DATA PROVIDED:
(begin)
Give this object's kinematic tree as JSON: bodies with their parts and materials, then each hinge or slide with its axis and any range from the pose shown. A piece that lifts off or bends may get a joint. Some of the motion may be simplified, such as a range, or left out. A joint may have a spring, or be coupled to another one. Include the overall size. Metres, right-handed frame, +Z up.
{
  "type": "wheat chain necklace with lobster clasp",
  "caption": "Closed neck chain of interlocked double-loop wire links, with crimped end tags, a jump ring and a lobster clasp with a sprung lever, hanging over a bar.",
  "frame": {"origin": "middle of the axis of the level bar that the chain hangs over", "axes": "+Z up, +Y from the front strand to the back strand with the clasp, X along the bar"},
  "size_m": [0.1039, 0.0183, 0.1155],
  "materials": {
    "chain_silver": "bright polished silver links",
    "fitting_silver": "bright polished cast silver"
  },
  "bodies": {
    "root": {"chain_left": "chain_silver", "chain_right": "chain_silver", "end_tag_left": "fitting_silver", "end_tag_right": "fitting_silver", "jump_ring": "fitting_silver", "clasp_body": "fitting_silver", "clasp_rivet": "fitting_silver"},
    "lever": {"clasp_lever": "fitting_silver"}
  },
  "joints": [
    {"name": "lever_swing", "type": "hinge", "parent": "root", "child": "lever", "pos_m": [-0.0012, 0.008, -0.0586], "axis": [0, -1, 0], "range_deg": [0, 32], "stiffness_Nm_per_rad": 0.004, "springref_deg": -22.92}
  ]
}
(end)
(begin)
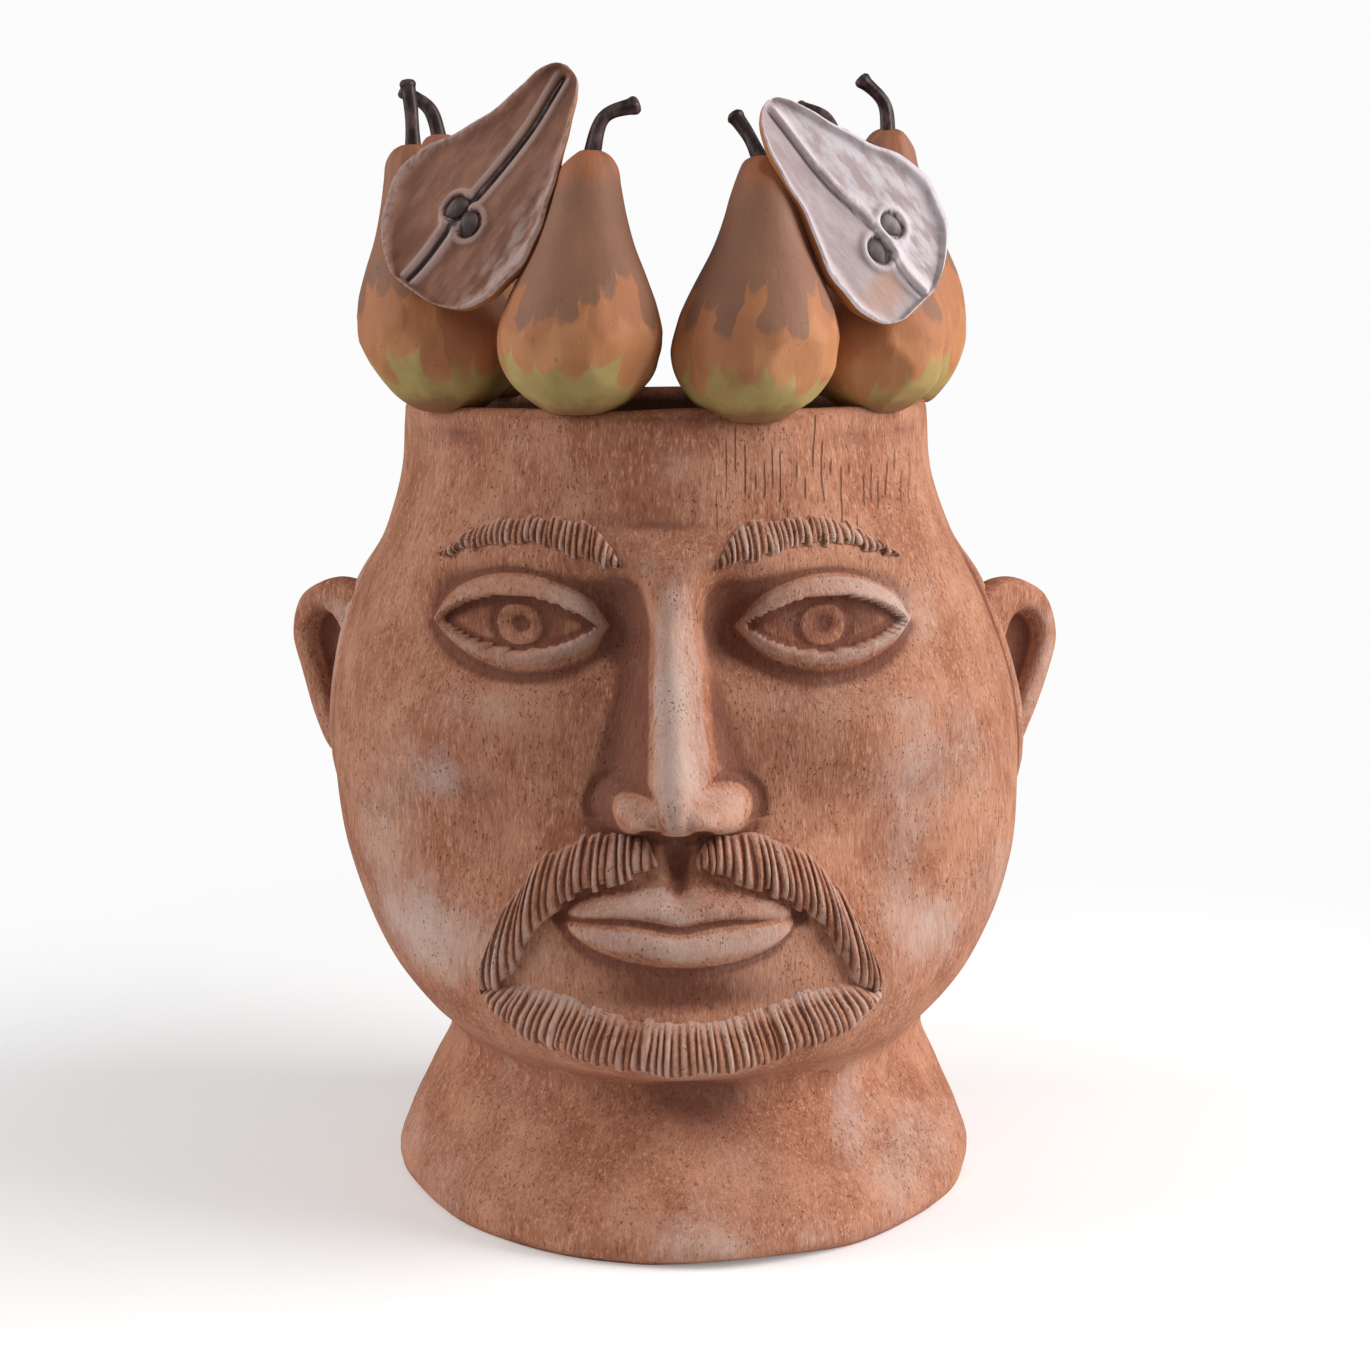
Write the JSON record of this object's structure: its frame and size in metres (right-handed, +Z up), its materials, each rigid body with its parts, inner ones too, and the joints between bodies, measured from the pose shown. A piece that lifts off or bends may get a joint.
(end)
WHAT YOU SHOULD DO: Copy all lines in the listing above where the string "joints" appears.

FINISHED ANSWER:
  "joints": [
Write the JSON record of this object's structure: its frame and size in metres (right-handed, +Z up), its materials, each rigid body with its parts, inner ones too, and the joints between bodies, measured from the pose shown. A piece that lifts off or bends may get a joint.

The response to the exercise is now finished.